Image courtesy of 20th Century Fox

I don’t read young adult novels, but I gave Ransom Riggs a chance and was delightfully surprised by the results. The weird flea market photographs coupled with a tale of grief and friendship gives audiences a fun and whimsical introduction to a host of characters I’m interested in following.

The death of Jake’s grandpa is the novel and film’s catalyst, but Burton plays with the plot to enhance and, sadly, draw away from its meaning. Jake’s grandpa (played by the always droll Terence Stamp) adores his grandson, telling him the story of Miss Peregrine both to protect him and because the small child genuinely believes in their authenticity. In the novel this comes at the expense of a relationship between Jake and his father (played here by Chris O’Dowd). O’Dowd works with what amounts to a perpetually drunk, bumbling villain figure and the punch of his own jealousy at his son is lost.

Miss Peregrine and the time loop opens the door to Jake changing his life, and possibly preventing his grandpa’s death. A conversation between Jake and his grandfather midway through the film – missing in the novel – infuses a reunion between grandfather and grandson that is heartbreaking, particularly because of the choice Jake has to make: his newfound friends or the grandfather he adores. Screenwriter Jane Goldman’s third act revision undoes all the emotion and sentimentality derived from that choice.

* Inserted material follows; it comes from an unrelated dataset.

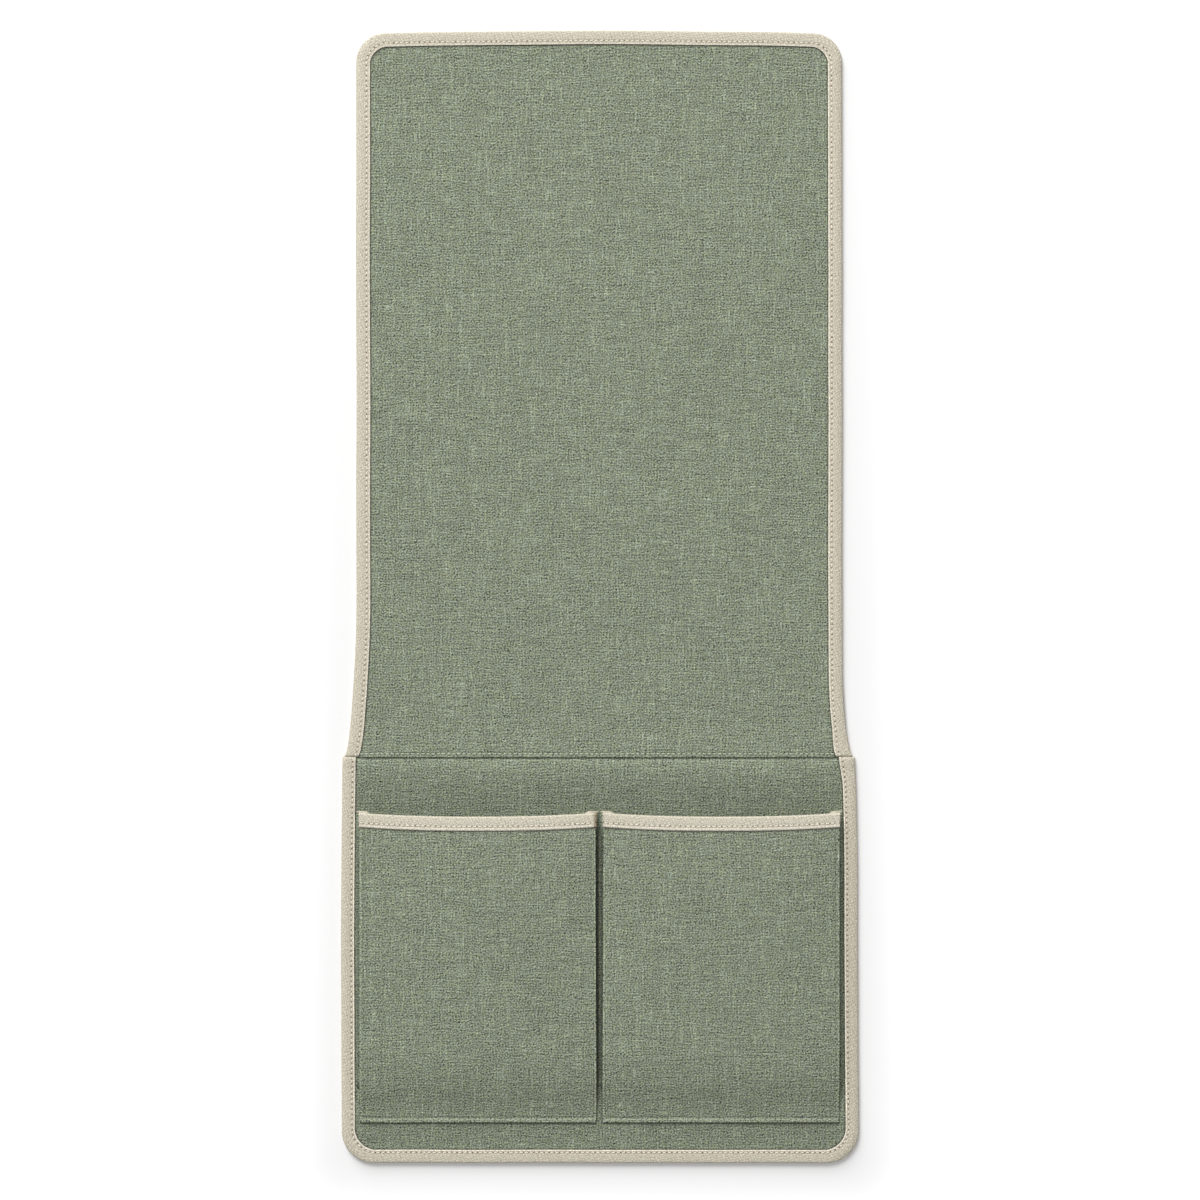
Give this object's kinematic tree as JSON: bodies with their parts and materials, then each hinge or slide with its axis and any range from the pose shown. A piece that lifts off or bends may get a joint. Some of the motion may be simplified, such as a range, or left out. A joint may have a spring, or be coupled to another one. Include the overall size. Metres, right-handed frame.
{
  "type": "armrest organizer",
  "caption": "Fabric armrest organizer: a long bound drape that goes over a sofa arm, sewn to a wider panel with side by side pleated patch pockets.",
  "frame": {"origin": "middle of the outline on the plane that the back lies on, with the organizer laid flat", "axes": "+Z out of the face with the pockets, +Y from the pockets towards the free end of the drape, +X to the right of someone who looks at the face with the drape at the top"},
  "size_m": [0.32, 0.7, 0.0094],
  "materials": {
    "linen": "sage green melange linen-look weave, matt",
    "tape": "ecru woven cotton tape, matt",
    "backing": "plain woven backing cloth, matt",
    "felt": "needle felt"
  },
  "bodies": {
    "pocket_panel": {"panel_face_fabric": "linen", "panel_interlining": "felt", "panel_backing": "backing", "panel_edge_binding": "tape", "left_pocket_outer_pleat": "linen", "left_pocket_outer_pleat_binding": "tape", "left_pocket_inner_pleat": "linen", "left_pocket_inner_pleat_binding": "tape", "right_pocket_outer_pleat": "linen", "right_pocket_outer_pleat_binding": "tape", "right_pocket_inner_pleat": "linen", "right_pocket_inner_pleat_binding": "tape"},
    "drape": {"drape_face_fabric": "linen", "drape_interlining": "felt", "drape_backing": "backing", "drape_edge_binding": "tape"},
    "left_pocket": {"left_pocket_front": "linen", "left_pocket_mouth_binding": "tape"},
    "right_pocket": {"right_pocket_front": "linen", "right_pocket_mouth_binding": "tape"}
  },
  "joints": [
    {"name": "drape_fold", "type": "hinge", "parent": "pocket_panel", "child": "drape", "pos_m": [0, -0.099, -0.00015], "axis": [1, 0, 0], "range_deg": [-179.9, 0]},
    {"name": "left_pocket_open", "type": "hinge", "parent": "pocket_panel", "child": "left_pocket", "pos_m": [-0.07558, -0.325, 0.00305], "axis": [1, 0, 0], "range_deg": [0, 4], "deforming": ["left_pocket_outer_pleat", "left_pocket_outer_pleat_binding", "left_pocket_inner_pleat", "left_pocket_inner_pleat_binding"]},
    {"name": "right_pocket_open", "type": "hinge", "parent": "pocket_panel", "child": "right_pocket", "pos_m": [0.07558, -0.325, 0.00305], "axis": [1, 0, 0], "range_deg": [0, 4], "deforming": ["right_pocket_outer_pleat", "right_pocket_outer_pleat_binding", "right_pocket_inner_pleat", "right_pocket_inner_pleat_binding"]}
  ]
}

Jake gets everything and effectively ends the story with a “Peace out.” Considering Burton’s own fascination with death and people’s inability to say goodbye, Jake’s decision-making at the end seems callous.

Considering Burton’s own fascination with death and people’s inability to say goodbye, Jake’s decision-making at the end seems callous.

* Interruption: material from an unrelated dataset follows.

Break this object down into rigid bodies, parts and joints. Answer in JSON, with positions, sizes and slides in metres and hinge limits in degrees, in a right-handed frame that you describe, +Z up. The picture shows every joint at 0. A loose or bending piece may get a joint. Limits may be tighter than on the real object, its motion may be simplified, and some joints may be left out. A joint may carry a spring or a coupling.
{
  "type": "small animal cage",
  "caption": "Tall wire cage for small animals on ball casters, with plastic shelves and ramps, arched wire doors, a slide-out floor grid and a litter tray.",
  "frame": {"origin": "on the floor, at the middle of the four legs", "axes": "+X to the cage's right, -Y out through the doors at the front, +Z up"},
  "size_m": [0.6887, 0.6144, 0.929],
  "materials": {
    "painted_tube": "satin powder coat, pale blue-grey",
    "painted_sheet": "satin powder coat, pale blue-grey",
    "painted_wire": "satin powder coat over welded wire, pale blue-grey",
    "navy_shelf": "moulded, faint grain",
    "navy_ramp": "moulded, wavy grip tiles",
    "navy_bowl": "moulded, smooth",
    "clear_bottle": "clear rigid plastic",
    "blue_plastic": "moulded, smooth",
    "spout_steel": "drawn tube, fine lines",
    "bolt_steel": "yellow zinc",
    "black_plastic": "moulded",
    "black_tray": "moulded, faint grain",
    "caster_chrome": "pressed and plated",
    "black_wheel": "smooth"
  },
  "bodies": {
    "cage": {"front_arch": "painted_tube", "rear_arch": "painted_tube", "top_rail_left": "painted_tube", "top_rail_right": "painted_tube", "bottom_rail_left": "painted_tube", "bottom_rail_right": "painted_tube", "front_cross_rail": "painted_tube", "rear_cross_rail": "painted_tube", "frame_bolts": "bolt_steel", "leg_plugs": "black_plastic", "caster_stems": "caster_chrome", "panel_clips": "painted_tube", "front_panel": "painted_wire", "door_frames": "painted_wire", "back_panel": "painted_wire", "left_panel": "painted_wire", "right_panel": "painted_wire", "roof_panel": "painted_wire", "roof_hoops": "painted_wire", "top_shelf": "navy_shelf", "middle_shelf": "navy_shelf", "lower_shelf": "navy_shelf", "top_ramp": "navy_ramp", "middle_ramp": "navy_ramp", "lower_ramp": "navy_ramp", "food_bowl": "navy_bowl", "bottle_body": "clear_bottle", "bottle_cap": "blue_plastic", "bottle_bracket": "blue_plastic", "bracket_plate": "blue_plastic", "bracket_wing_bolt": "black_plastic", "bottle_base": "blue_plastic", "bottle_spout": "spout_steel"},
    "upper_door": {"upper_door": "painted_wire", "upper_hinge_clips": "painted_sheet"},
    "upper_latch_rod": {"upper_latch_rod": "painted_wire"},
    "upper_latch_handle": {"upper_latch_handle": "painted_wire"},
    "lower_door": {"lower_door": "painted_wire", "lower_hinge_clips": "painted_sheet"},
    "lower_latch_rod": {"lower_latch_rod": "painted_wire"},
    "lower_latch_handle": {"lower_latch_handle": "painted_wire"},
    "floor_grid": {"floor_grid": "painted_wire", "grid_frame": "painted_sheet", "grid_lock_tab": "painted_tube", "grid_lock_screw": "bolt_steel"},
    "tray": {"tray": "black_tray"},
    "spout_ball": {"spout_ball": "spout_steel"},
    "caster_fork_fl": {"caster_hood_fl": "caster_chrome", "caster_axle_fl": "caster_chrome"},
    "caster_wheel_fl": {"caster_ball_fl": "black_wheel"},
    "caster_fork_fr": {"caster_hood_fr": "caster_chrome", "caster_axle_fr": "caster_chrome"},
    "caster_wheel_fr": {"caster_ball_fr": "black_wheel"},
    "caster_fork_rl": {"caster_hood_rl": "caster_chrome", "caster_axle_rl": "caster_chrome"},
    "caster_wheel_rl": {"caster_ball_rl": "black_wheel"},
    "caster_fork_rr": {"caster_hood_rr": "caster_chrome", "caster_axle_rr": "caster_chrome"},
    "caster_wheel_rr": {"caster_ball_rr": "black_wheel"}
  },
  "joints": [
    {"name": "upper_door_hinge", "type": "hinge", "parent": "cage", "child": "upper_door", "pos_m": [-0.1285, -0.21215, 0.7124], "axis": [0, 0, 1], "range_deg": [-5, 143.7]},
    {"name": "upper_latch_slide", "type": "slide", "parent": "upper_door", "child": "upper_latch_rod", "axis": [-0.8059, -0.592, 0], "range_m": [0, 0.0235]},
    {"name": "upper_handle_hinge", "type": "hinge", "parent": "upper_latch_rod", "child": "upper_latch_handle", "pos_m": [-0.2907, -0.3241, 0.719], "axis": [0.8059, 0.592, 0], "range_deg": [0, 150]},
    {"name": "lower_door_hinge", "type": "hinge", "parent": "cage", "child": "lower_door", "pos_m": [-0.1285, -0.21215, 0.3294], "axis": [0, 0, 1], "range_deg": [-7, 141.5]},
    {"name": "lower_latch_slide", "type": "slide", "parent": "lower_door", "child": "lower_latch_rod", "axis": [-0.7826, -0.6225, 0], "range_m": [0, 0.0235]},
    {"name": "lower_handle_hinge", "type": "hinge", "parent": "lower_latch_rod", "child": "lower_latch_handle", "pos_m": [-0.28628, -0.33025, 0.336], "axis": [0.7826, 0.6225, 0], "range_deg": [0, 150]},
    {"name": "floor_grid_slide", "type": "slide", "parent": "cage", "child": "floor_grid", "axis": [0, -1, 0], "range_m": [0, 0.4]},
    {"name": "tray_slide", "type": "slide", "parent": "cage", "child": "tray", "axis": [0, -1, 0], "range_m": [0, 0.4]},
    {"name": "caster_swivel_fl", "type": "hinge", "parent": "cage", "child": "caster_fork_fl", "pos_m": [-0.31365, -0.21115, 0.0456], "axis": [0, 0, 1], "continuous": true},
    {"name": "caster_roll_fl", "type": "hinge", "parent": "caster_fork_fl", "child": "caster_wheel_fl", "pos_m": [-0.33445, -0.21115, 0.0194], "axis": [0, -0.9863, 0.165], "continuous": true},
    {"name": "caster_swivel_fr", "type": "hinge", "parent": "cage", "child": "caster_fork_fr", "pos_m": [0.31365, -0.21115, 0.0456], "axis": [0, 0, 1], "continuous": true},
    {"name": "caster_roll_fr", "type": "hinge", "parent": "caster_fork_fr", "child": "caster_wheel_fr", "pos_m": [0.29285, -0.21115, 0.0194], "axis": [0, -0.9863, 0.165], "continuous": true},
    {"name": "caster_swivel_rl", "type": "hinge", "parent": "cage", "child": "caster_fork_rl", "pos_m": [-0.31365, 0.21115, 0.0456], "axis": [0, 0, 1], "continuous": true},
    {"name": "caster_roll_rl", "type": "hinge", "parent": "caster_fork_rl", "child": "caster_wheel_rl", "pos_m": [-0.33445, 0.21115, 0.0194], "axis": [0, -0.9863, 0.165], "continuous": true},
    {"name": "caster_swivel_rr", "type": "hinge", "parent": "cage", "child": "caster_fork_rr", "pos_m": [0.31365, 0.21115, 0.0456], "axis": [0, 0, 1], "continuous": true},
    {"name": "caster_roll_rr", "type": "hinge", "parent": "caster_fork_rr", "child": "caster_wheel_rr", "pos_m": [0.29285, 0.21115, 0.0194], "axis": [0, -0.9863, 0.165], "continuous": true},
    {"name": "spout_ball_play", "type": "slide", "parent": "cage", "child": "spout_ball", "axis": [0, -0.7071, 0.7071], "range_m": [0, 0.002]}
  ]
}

Goldman’s script takes the basic tenets of Rigg’s text and translates them to screen, third act notwithstanding. Sure, character powers are swapped here and there, but before the final 30 minutes this is a solid adaptation. Burton’s aesthetic choices are perfectly suited to Riggs’ grimdark world hiding within normality, a time within and out of time. Burton’s use of stop-motion (or something passing for it) gives a fanastically frightening look to the Hollows. Riggs’ dark humor is also right within Burton’s wheelhouse; eyeball eating baddies, playing around with a corpse like it’s a puppet, and other scenes of the macabre creep you out more than the photos that accompany the novel.

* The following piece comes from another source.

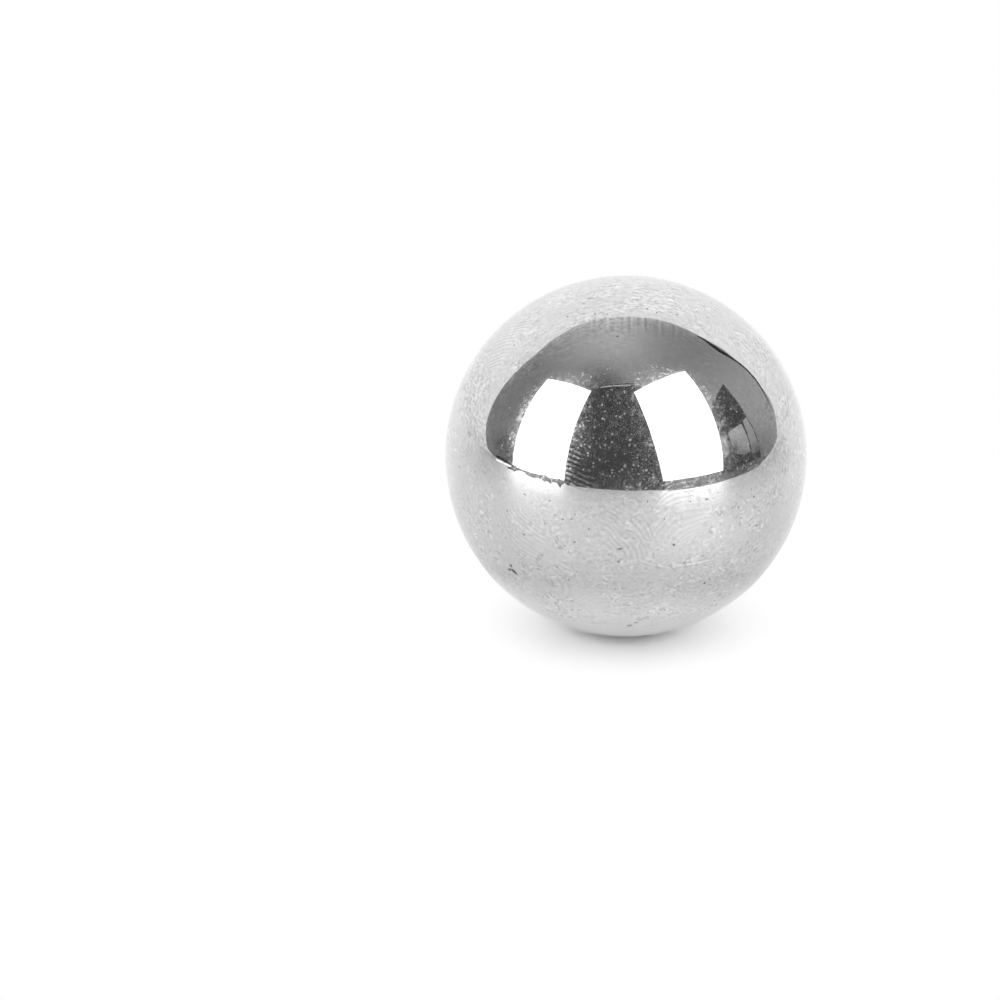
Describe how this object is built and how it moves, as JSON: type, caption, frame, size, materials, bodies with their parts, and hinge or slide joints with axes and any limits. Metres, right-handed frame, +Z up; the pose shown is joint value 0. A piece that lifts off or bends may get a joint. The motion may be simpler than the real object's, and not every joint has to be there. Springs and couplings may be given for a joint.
{
  "type": "steel ball",
  "caption": "Solid polished steel ball, a plain sphere for bearings, ball valves, rollers, gauging or grinding.",
  "frame": {"origin": "centre of the ball", "axes": "+Z up, away from the surface that the ball lies on; -Y towards the side whose small marks were modelled from sight; every axis through the centre is an axis of symmetry"},
  "size_m": [0.0318, 0.0318, 0.0318],
  "materials": {
    "polished_steel": "bare steel polished to a mirror, with fine wipe marks, finger smudges and small pits"
  },
  "bodies": {
    "root": {"ball": "polished_steel"}
  },
  "joints": []
}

It’s almost wasteful putting Eva Green in what amounts to a minor role despite being the title character. The first two-thirds cement Miss Peregrine as a kindhearted matron to a gang of eccentrics, but many of her attributes come off as underdeveloped to those unfamiliar with the novel. The lengthy backstory about ymbrynes – those with the ability to manipulate time – treats her turning into a bird like a cool gimmick, similar to all the children’s peculiarities. Green is a bad-ass passionately devoted to her children, but never dark enough to suit Burton’s world. She’s a shadow, playing on the periphery of the narrative. Samuel L. Jackson, in his second blockbuster of the year, is a fine villain but there’s no real development other than stock villain, regardless of the history presented.

Starting with Asa Butterfield’s Jake it is the children who take center stage. Butterfield’s wooden delivery limits him as a hero. As the sole “normal” character he isn’t as memorable as the peculiars, and that’s the fault of being the film’s straight man than anything else. Ella Purnell (looking like a cross between Alison Lohman in Big Fish and Sleepy Hollow’s Katrina), Lauren McCrostie and Finlay MacMillan shine as the various peculiars, and the effects work on everyone in the house is wonderful.

The film’s most refreshing element is things end tidily, probably for fear the franchise won’t continue. Either way Miss Peregrine’s Home for Peculiar Children returns Burton to the world of adolescent outsiders with a solid cast worth watching. If the series continues a script that isn’t afraid of sentimentality would aid in caring more about the characters.